Nara: My second daytrip from Kyoto was to Nara, the first permanent Japanese capital. Nara is a lovely city to walk around, with plenty of green space and shade to enjoy a relaxing break from the hectic city life, and with the train journey only taking 45 minutes from Kyoto, it makes a perfect destination for the day.
The main attraction in Nara is the Daibutsu (Great Buddha), which is housed within Daibutsu-den Hall of the Todai-ji, a temple located with Nara Park. In fact, the Daibutsu-den is the largest wooden building in the world, and was originally a third larger. I was able to take a free English tour with a Japanese guide (available just after the ticket desk), who explained the meaning of all the figures and images and the context in which the temple was built. An interesting feature of the temple can be found at the rear of the Great Buddha, where a wooden column with a hole at the bottom is positioned. This hole is exactly the same size as the nostrils of the Great Buddha and it is believed that if you can squeeze through the hole, you will achieve enlightenment. Indeed, I stood for 5 minutes and watched a fully grown man successfully force his way through the hole.
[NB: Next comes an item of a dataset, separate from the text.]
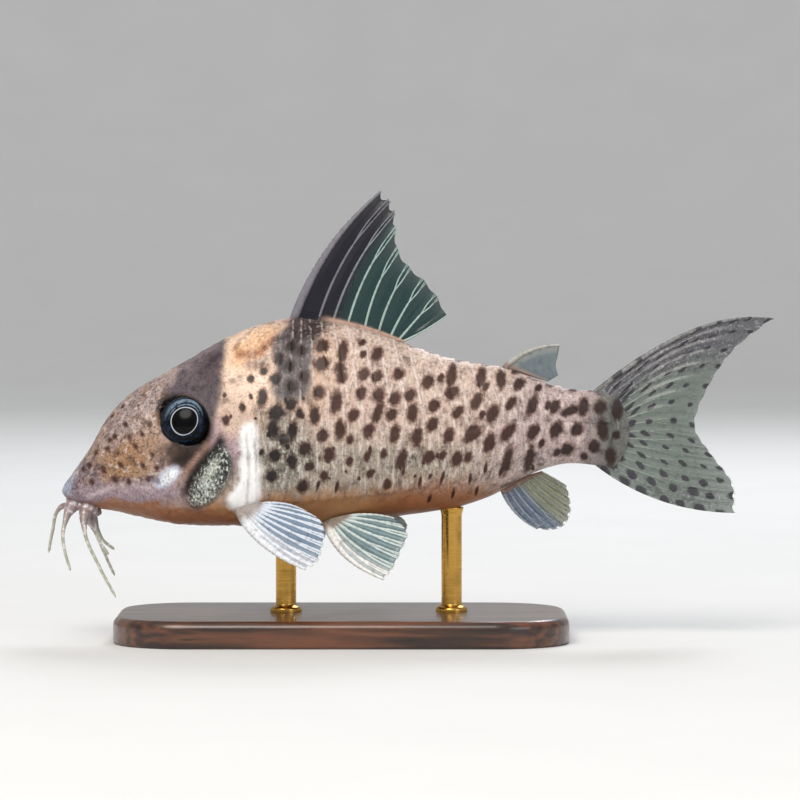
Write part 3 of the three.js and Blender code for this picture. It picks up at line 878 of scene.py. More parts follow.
@dataclass(frozen=True)
class Trace:
    """A smooth line or closed outline on a flank, through a few corners as seen from the side."""

    corners: Rows
    closed: bool = True

    def path(self) -> np.ndarray:
        """The points of the line, or of the closed outline, close together."""
        points = np.array(self.corners, float)
        count = len(points)
        if not self.closed:
            return through(points, np.linspace(0, 1, 5 * count))
        ring = np.vstack([points[-1:], points, points[:2]])
        return through(ring, np.linspace(1, count + 1, 6 * count) / (count + 2))

    def depth(self, x: np.ndarray, z: np.ndarray) -> np.ndarray:
        """How far inside an outline each place lies, or minus how far it is from the line.

        Args:
            x: distances from the snout.
            z: heights.

        Returns:
            Millimetres, with -9 for places that are far off.
        """
        line = self.path()
        found = np.full(x.shape, -9.0)
        low, high = line.min(axis=0) - 1.5, line.max(axis=0) + 1.5
        near = (x > low[0]) & (x < high[0]) & (z > low[1]) & (z < high[1])
        spot = np.stack([x[near], z[near]], axis=-1)[:, None]
        start, way = line[:-1], np.diff(line, axis=0)
        part = np.clip(((spot - start) * way).sum(axis=-1) / (way**2).sum(axis=-1), 0, 1)
        away = np.linalg.norm(spot - start - part[..., None] * way, axis=-1).min(axis=1)
        if self.closed:
            crossed = (start[:, 1] > spot[..., 1]) != (line[1:, 1] > spot[..., 1])
            slope = way[:, 0] / np.where(np.abs(way[:, 1]) < 1e-9, 1e-9, way[:, 1])
            ahead = spot[..., 0] < start[:, 0] + (spot[..., 1] - start[:, 1]) * slope
            away = np.where((crossed & ahead).sum(axis=1) % 2 == 1, -away, away)
        found[near] = -away
        return found


@dataclass(frozen=True)
class Area:
    """A patch of colour inside an outline, with a soft or a sharp edge."""

    shade: str
    trace: Trace
    soft: float = 0.2
    strength: float = 1.0

    def cover(self, x: np.ndarray, z: np.ndarray) -> np.ndarray:
        """How much of the area's colour shows at each place."""
        return self.strength * smooth(self.trace.depth(x, z), -self.soft, self.soft)


@dataclass(frozen=True)
class Streak:
    """A coloured line along a trace."""

    shade: str
    corners: Rows
    width: float
    strength: float = 1.0

    def cover(self, x: np.ndarray, z: np.ndarray) -> np.ndarray:
        """How much of the line's colour shows at each place."""
        return self.strength * bell(Trace(self.corners, False).depth(x, z), self.width)


@dataclass(frozen=True)
class Spots:
    """Dark spots of one kind: half their width and height, lean, places and how dark they are."""

    size: tuple[float, float]
    lean: float
    places: Rows
    depth: float = 1.0


@dataclass(frozen=True)
class SpotField:
    """Small spots strewn over an area: its bounds, their least spacing, and their sizes."""

    x: tuple[float, float]
    z: tuple[float, float]
    spacing: float
    size: tuple[float, float]


@dataclass
class Armour:
    """Two rows of overlapping bony plates down each flank."""

    head_end: float = 19.2
    end: float = 51.2
    slant: float = 1.4
    count: int = 22
    rise: float = 0.24
    midline: float = 10.0
    bows: tuple[float, float] = (1.1, 1.9)
    lowest: float = -33.0
    rounds: int = 5

    def numbers(self, x: np.ndarray, angle: np.ndarray) -> np.ndarray:
        """The number of the plate at each place, growing smoothly from its front to its rear edge.

        The plates' slant and bow depend on how far along the row they lie, so the number is found in
        a few rounds, each from the one before.

        Args:
            x: distances from the snout.
            angle: angles round the body.

        Returns:
            One number for each place, below 0 ahead of the plates.
        """
        sine = np.sin(angle)
        height = np.degrees(np.arcsin(np.clip(sine, -1, 1)))
        row = (height < self.midline).astype(float)
        pitch = (self.end - self.head_end) / self.count
        plate = (x - self.head_end) / pitch
        for _ in range(self.rounds):
            near_head = 1 - smooth(plate, 0, 6)
            near_tail = smooth(plate, 0, self.count)
            bow = smooth(plate, 0, 3) * (self.bows[0] + (self.bows[1] - self.bows[0]) * near_tail)
            stagger = 0.5 * row * np.clip(np.minimum(plate, self.count - plate), 0, 1)
            moved = x - self.head_end - self.slant * near_head * sine + bow * sine**2
            plate = moved / pitch + stagger
        return plate

    def relief(
        self, x: np.ndarray, angle: np.ndarray, ragged: np.ndarray
    ) -> tuple[np.ndarray, np.ndarray]:
        """The plates' height and their pale rear edges.

        Args:
            x: distances from the snout.
            angle: angles round the body.
            ragged: small random shifts of the plates' edges.

        Returns:
            The lift in millimetres, and how near each place is to a rear edge.
        """
        plate = self.numbers(x, angle) + 0.05 * ragged
        part = plate - np.floor(plate)
        height = np.degrees(np.arcsin(np.clip(np.sin(angle), -1, 1)))
        scallop = 3.0 * np.cos(2 * math.pi * (part - 0.45))
        shown = smooth(height, self.lowest - 2.5 - scallop, self.lowest + 2.5)
        shown = shown * smooth(plate, -0.15, 0.25)
        shown = shown * (1 - smooth(plate, self.count - 0.1, self.count + 0.3))
        shown = shown * (1 - 0.75 * smooth(height, 80, 90))
        lap = part**0.7 * (1 - smooth(part, 0.92, 1.0))
        groove = bell(height - self.midline, 1.5)
        lift = self.rise * (lap * (1 - groove) - 0.15 * groove) * shown
        edge = bell(part - 0.93, 0.09) * shown * (1 - groove)
        return lift, edge + 0.2 * groove * shown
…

Another highlight of a visit to Nara is a walk through the surrounding park. There are many smaller temples and shrines located within the woods, and it makes for an enjoyable afternoon to wander through and admire the various buildings. It would also be the perfect place for a picnic and a late afternoon snooze. It would be impossible to talk about Nara without mentioning the many tame deer to live within the park. They are very inquisitive and will happily be feed and petted.
It’s worth saying that if you manage to finish all the sites in Nara by early afternoon, you could include a stop on the way back to Kyoto at Uji, which is famous for the Byodo-in, a Buddhist temple, depicted on the 10 YEN coin.